Decision Date: May 5, 2021
Link: Case Summary Document
Citation: [2021] BCSC 854
Acknowledgement:The Pemsel Case Foundation thanks The Australian Centre for Philanthropy and Nonprofit Studies for its contribution in the drafting of this Case Note.


Declaration that a bylaw was inconsistent with the Societies Act.

1. The Delta Patriots Cricket Club (DPCC) is a society duly registered pursuant to the Societies Act, S.B.C. 2015, c. 18 (SA) with a stated purpose as the promotion and fostering of the game of cricket amongst youth in the municipality of Delta, British Columbia, Canada.

2. The West Coast Cricket Association (Cricket BC) is a society registered pursuant to the SA whose purpose is to promote, foster, and develop the game of cricket throughout British Columbia and, where necessary or desirable, to regulate the sport of cricket throughout British Columbia. In this case, DPCC sought a series of orders relating to the governance of Cricket BC.

3. Under s. 2 of the bylaws of Cricket BC, membership, and in particular voting membership, is provided to cricket “clubs”, not cricket “teams”. Despite the clear definition for membership, s. 23(2) of the bylaws allows a member club to cast one vote for each team that it has registered. Some of the member clubs of Cricket BC are not registered legal entities and, as such, are not persons as defined in the Interpretation Act, R.S.B.C. 1996, c. 238 (IA). The IA defines a person as “a corporation, partnership or party, and the personal or other legal representatives of a person to whom the context can apply according to law”. This does not include a non-registered cricket club.

4. Section 11(3) of the SA provides that bylaws inconsistent with the IA have no effect. Section 105(1) provides for the Court to cure procedural irregularities.

5. The Court noted that courts should be minimally involved in the governance of a society. However, the Court found that bylaw 23(2) was an irregularity that offended the SA, and should be redacted from the bylaws entirely for failing to conform to the requirements of s. 84 of the SA. The Court read down the impugned bylaw to read:

23(1) Any member in good standing referred to in By-Law 2(a) herein is entitled to one vote at a meeting of the members.
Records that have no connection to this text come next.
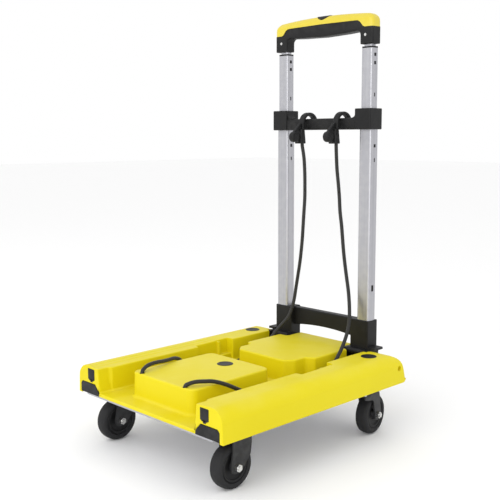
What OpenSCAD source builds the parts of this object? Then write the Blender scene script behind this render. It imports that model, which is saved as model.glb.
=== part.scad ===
// Folding platform cart with a three-stage telescopic handle, 75 mm casters
// and two elastic load cords. Origin: centre of the footprint, on the floor.
// +Y points to the rear (handle end), +X to the right, +Z up.

/* [Platform] */
// Depth of the platform, front lip to rear end
platform_depth = 469; // [450:1:490]
// Height of the load surface above the floor
deck_top = 146; // [140:1:150]
// Half width over the outer foot of the rails
rail_foot_x = 194; // [190:0.5:198]
// Radius of the rail's outer crest
rail_crest_r = 24; // [18:1:26]
// Height of the top face of the tray floor
floor_top = 102; // [100:0.5:106]
// Underside of the moulding
skirt_z = 96; // [95.8:0.1:97]
// Wall of the hollow load blocks
block_wall = 4; // [3:0.5:6]
// Half width of the front block at its front edge
front_block_half = 83; // [76:1:86]
// Half width of the rear block
rear_block_half = 90; // [80:1:91]

/* [Casters] */
// Wheel diameter
wheel_d = 75; // [75]
// Tyre width
tyre_w = 24; // [20:1:25]
// Distance of the rigid front casters from the centre line
front_caster_x = 154; // [150:1:156]
// Front axle position along the cart
front_axle_y = -184; // [-190:1:-180]
// Distance of the rear swivel axes from the centre line
swivel_x = 160; // [156:1:160]
// Rear swivel axis position along the cart
swivel_y = 146; // [140:1:150]
// Trail of the swivel casters
trail = 26; // [20:1:28]
// Resting yaw of the right rear caster, degrees
right_yaw = 8; // [0:1:20]
// Resting yaw of the left rear caster, degrees
left_yaw = 7; // [0:1:20]

/* [Handle] */
// Distance of each handle tube from the centre line
tube_x = 106; // [105:0.5:106]
// Position of the tubes along the cart
tube_y = 220; // [219:0.5:221]
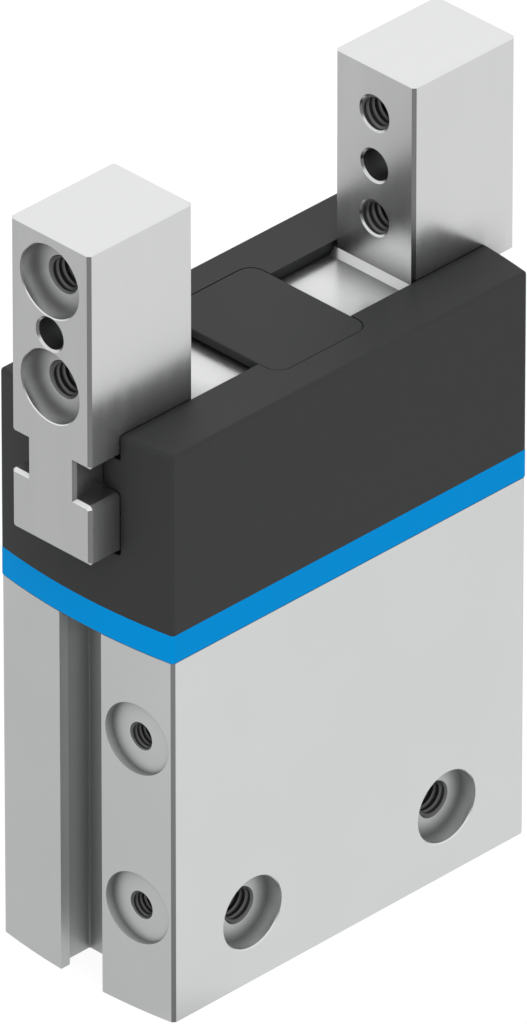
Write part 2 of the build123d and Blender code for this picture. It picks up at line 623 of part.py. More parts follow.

6. It then directed that a meeting be constituted in no earlier than 45days, but no later than 90 days, for the purposes of conducting the normal business of Cricket BC and addressing the issues of membership and the payment of dues. Those clubs that did not have legal status were to be given sufficient time to achieve that status in order to participate in Cricket BC governance.

Implications of the case:

This case illustrates the approach of the Court in approaching internal disputes of associations. The Court explained (at [21]):

The court is always reluctant to interfere in the internal affairs of any corporate body. The respondent society should be left to govern itself in a democratic fashion and make its own decisions, including what may be seen by some of its members to be mistakes. The court should not presume that those in executive charge of the society will conduct themselves contrary to the interests of the society or that they will breach the rules of natural justice to the extent those rules apply to the business at hand.